Print all of the data exactly.

========================

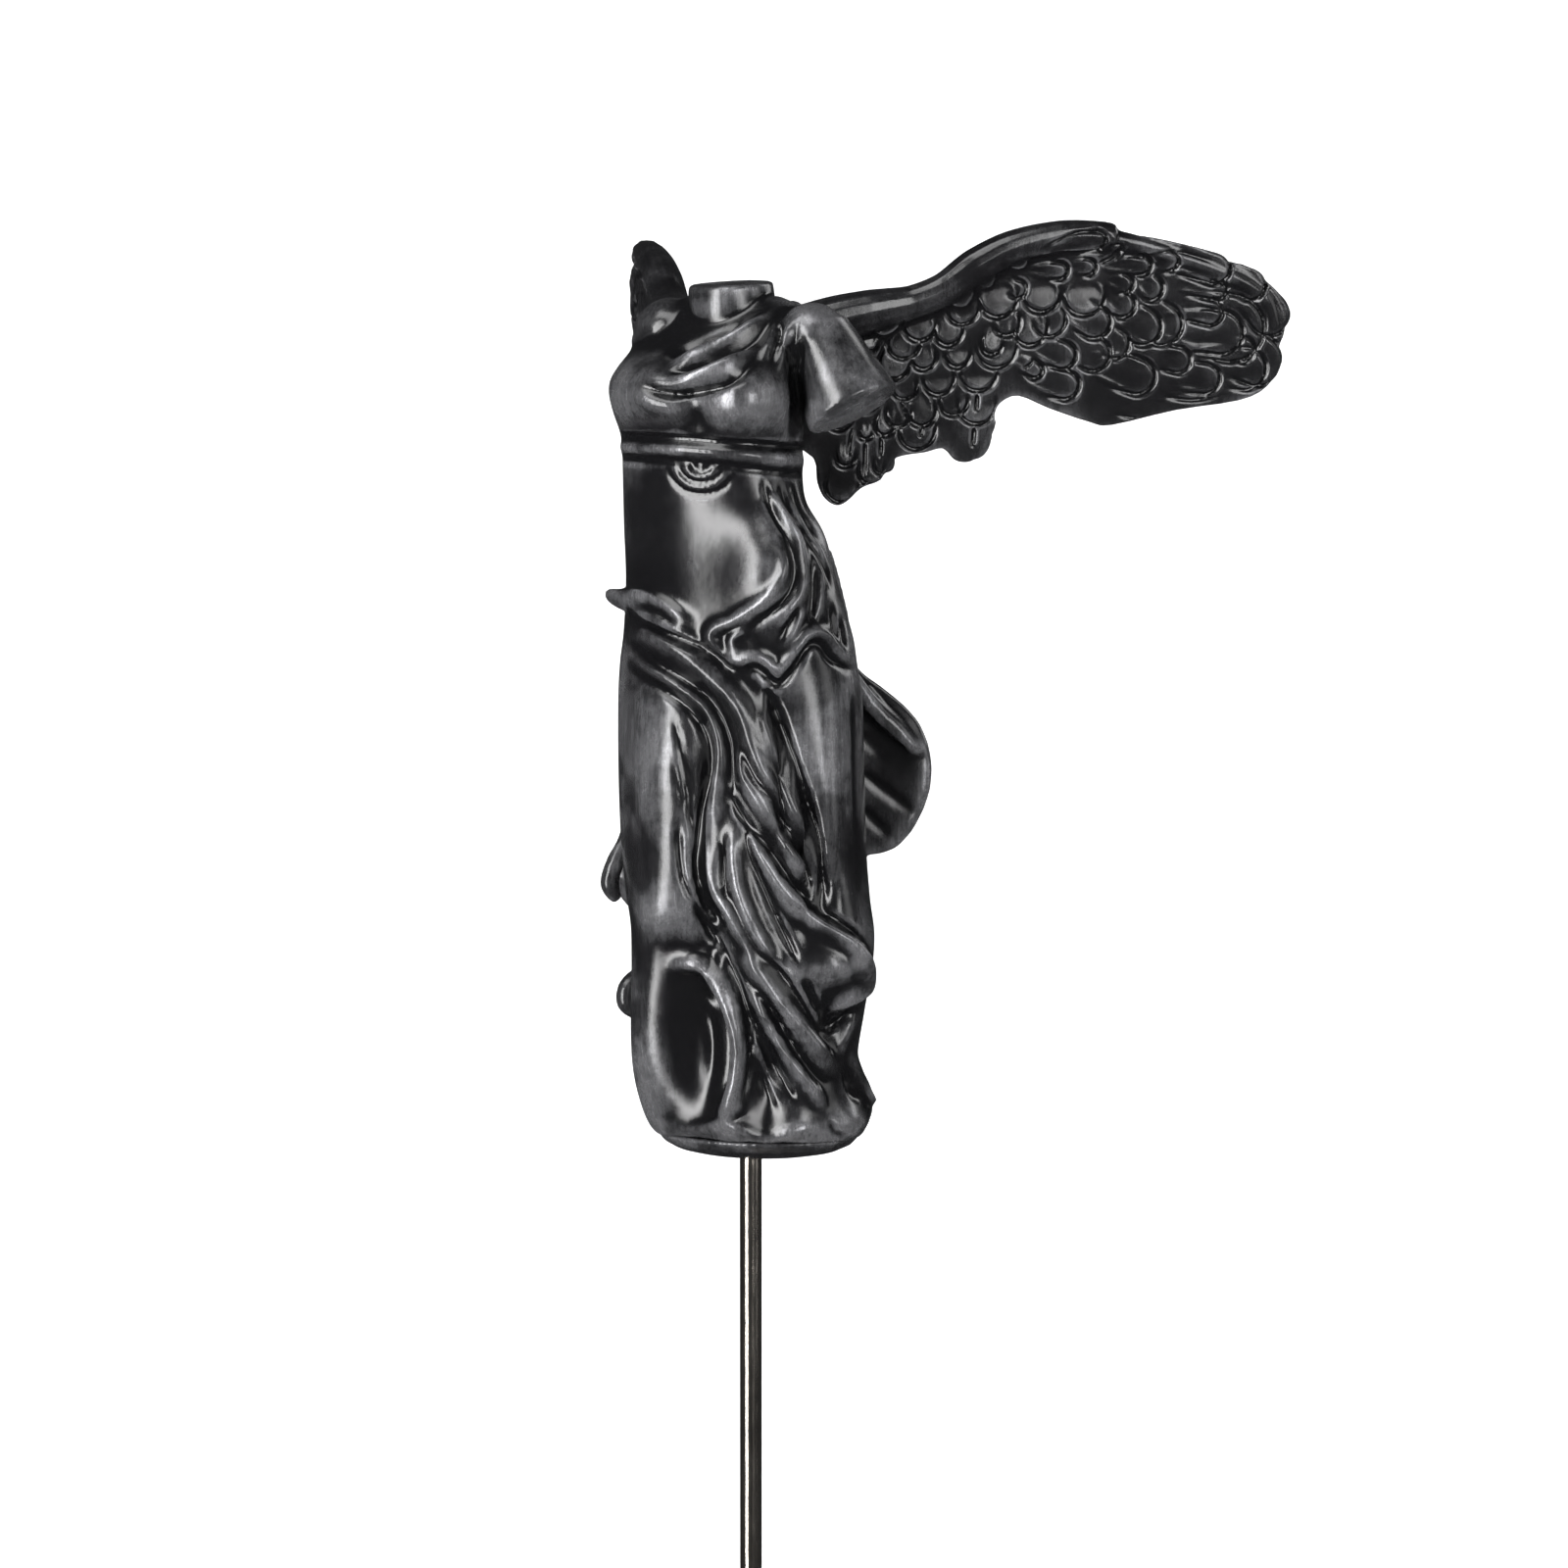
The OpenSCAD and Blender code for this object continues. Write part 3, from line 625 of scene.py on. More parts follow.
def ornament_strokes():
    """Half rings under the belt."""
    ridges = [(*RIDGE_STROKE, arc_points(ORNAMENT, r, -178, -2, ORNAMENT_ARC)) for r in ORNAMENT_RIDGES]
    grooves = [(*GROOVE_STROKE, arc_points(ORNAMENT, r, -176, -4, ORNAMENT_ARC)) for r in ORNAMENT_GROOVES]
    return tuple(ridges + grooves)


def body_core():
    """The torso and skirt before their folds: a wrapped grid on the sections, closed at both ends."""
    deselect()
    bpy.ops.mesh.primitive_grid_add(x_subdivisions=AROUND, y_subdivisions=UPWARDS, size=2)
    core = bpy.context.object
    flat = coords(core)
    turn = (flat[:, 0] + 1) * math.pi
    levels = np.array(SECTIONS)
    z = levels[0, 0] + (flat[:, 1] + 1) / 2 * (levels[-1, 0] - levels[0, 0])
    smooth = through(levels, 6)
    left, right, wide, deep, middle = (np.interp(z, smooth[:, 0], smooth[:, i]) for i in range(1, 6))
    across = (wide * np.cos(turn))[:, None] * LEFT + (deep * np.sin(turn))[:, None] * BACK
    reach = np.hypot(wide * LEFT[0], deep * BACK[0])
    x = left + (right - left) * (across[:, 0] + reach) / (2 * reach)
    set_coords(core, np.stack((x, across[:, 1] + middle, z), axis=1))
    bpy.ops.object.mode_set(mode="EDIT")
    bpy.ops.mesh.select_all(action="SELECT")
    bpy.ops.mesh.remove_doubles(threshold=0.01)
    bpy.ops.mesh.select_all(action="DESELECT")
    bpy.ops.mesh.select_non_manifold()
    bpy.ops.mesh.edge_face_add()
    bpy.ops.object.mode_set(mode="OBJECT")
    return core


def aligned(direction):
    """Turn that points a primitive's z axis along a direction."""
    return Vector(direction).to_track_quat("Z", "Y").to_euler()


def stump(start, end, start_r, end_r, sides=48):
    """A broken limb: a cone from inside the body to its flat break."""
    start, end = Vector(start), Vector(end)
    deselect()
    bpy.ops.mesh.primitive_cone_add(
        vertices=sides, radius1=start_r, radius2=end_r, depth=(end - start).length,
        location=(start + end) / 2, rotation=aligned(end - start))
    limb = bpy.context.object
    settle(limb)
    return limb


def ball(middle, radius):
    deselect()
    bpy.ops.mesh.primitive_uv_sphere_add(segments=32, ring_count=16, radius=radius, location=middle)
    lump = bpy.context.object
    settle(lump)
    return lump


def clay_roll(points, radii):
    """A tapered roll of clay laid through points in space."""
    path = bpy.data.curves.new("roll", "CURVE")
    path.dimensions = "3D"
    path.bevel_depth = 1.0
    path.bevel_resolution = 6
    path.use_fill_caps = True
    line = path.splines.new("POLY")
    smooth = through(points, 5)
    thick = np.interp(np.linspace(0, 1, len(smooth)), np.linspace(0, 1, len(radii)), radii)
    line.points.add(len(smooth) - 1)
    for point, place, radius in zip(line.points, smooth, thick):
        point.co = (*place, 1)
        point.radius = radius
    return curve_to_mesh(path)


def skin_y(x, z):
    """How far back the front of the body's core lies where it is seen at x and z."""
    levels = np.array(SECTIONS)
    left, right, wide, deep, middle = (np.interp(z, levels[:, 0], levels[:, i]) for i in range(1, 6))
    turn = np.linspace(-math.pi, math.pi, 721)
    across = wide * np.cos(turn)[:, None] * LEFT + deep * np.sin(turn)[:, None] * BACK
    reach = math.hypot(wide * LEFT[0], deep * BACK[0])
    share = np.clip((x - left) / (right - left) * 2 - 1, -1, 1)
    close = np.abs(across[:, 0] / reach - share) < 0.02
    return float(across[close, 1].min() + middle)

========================

*Task response*:
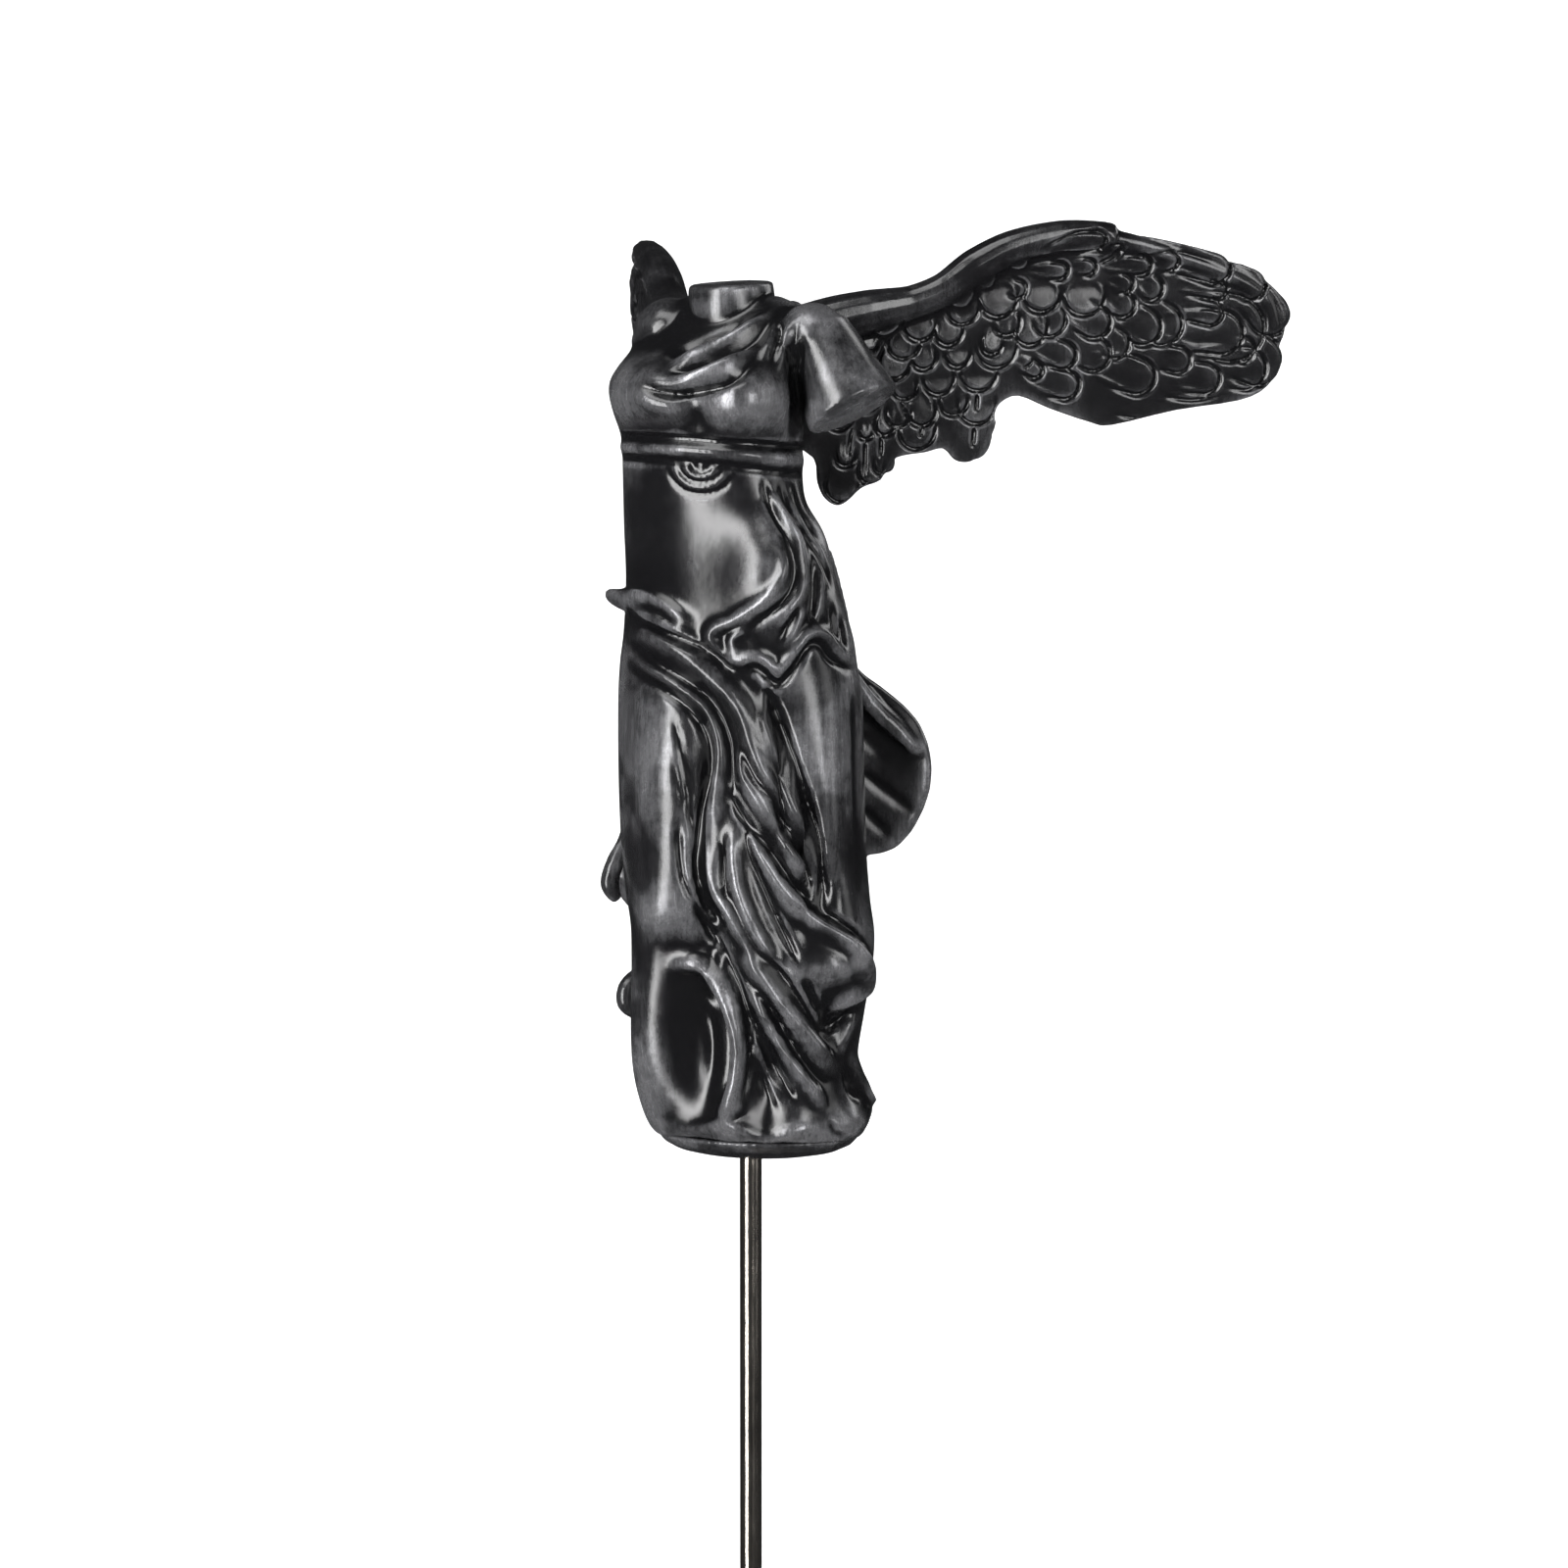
The OpenSCAD and Blender code for this object continues. Write part 3, from line 625 of scene.py on. More parts follow.
def ornament_strokes():
    """Half rings under the belt."""
    ridges = [(*RIDGE_STROKE, arc_points(ORNAMENT, r, -178, -2, ORNAMENT_ARC)) for r in ORNAMENT_RIDGES]
    grooves = [(*GROOVE_STROKE, arc_points(ORNAMENT, r, -176, -4, ORNAMENT_ARC)) for r in ORNAMENT_GROOVES]
    return tuple(ridges + grooves)


def body_core():
    """The torso and skirt before their folds: a wrapped grid on the sections, closed at both ends."""
    deselect()
    bpy.ops.mesh.primitive_grid_add(x_subdivisions=AROUND, y_subdivisions=UPWARDS, size=2)
    core = bpy.context.object
    flat = coords(core)
    turn = (flat[:, 0] + 1) * math.pi
    levels = np.array(SECTIONS)
    z = levels[0, 0] + (flat[:, 1] + 1) / 2 * (levels[-1, 0] - levels[0, 0])
    smooth = through(levels, 6)
    left, right, wide, deep, middle = (np.interp(z, smooth[:, 0], smooth[:, i]) for i in range(1, 6))
    across = (wide * np.cos(turn))[:, None] * LEFT + (deep * np.sin(turn))[:, None] * BACK
    reach = np.hypot(wide * LEFT[0], deep * BACK[0])
    x = left + (right - left) * (across[:, 0] + reach) / (2 * reach)
    set_coords(core, np.stack((x, across[:, 1] + middle, z), axis=1))
    bpy.ops.object.mode_set(mode="EDIT")
    bpy.ops.mesh.select_all(action="SELECT")
    bpy.ops.mesh.remove_doubles(threshold=0.01)
    bpy.ops.mesh.select_all(action="DESELECT")
    bpy.ops.mesh.select_non_manifold()
    bpy.ops.mesh.edge_face_add()
    bpy.ops.object.mode_set(mode="OBJECT")
    return core


def aligned(direction):
    """Turn that points a primitive's z axis along a direction."""
    return Vector(direction).to_track_quat("Z", "Y").to_euler()


def stump(start, end, start_r, end_r, sides=48):
    """A broken limb: a cone from inside the body to its flat break."""
    start, end = Vector(start), Vector(end)
    deselect()
    bpy.ops.mesh.primitive_cone_add(
        vertices=sides, radius1=start_r, radius2=end_r, depth=(end - start).length,
        location=(start + end) / 2, rotation=aligned(end - start))
    limb = bpy.context.object
    settle(limb)
    return limb


def ball(middle, radius):
    deselect()
    bpy.ops.mesh.primitive_uv_sphere_add(segments=32, ring_count=16, radius=radius, location=middle)
    lump = bpy.context.object
    settle(lump)
    return lump


def clay_roll(points, radii):
    """A tapered roll of clay laid through points in space."""
    path = bpy.data.curves.new("roll", "CURVE")
    path.dimensions = "3D"
    path.bevel_depth = 1.0
    path.bevel_resolution = 6
    path.use_fill_caps = True
    line = path.splines.new("POLY")
    smooth = through(points, 5)
    thick = np.interp(np.linspace(0, 1, len(smooth)), np.linspace(0, 1, len(radii)), radii)
    line.points.add(len(smooth) - 1)
    for point, place, radius in zip(line.points, smooth, thick):
        point.co = (*place, 1)
        point.radius = radius
    return curve_to_mesh(path)


def skin_y(x, z):
    """How far back the front of the body's core lies where it is seen at x and z."""
    levels = np.array(SECTIONS)
    left, right, wide, deep, middle = (np.interp(z, levels[:, 0], levels[:, i]) for i in range(1, 6))
    turn = np.linspace(-math.pi, math.pi, 721)
    across = wide * np.cos(turn)[:, None] * LEFT + deep * np.sin(turn)[:, None] * BACK
    reach = math.hypot(wide * LEFT[0], deep * BACK[0])
    share = np.clip((x - left) / (right - left) * 2 - 1, -1, 1)
    close = np.abs(across[:, 0] / reach - share) < 0.02
    return float(across[close, 1].min() + middle)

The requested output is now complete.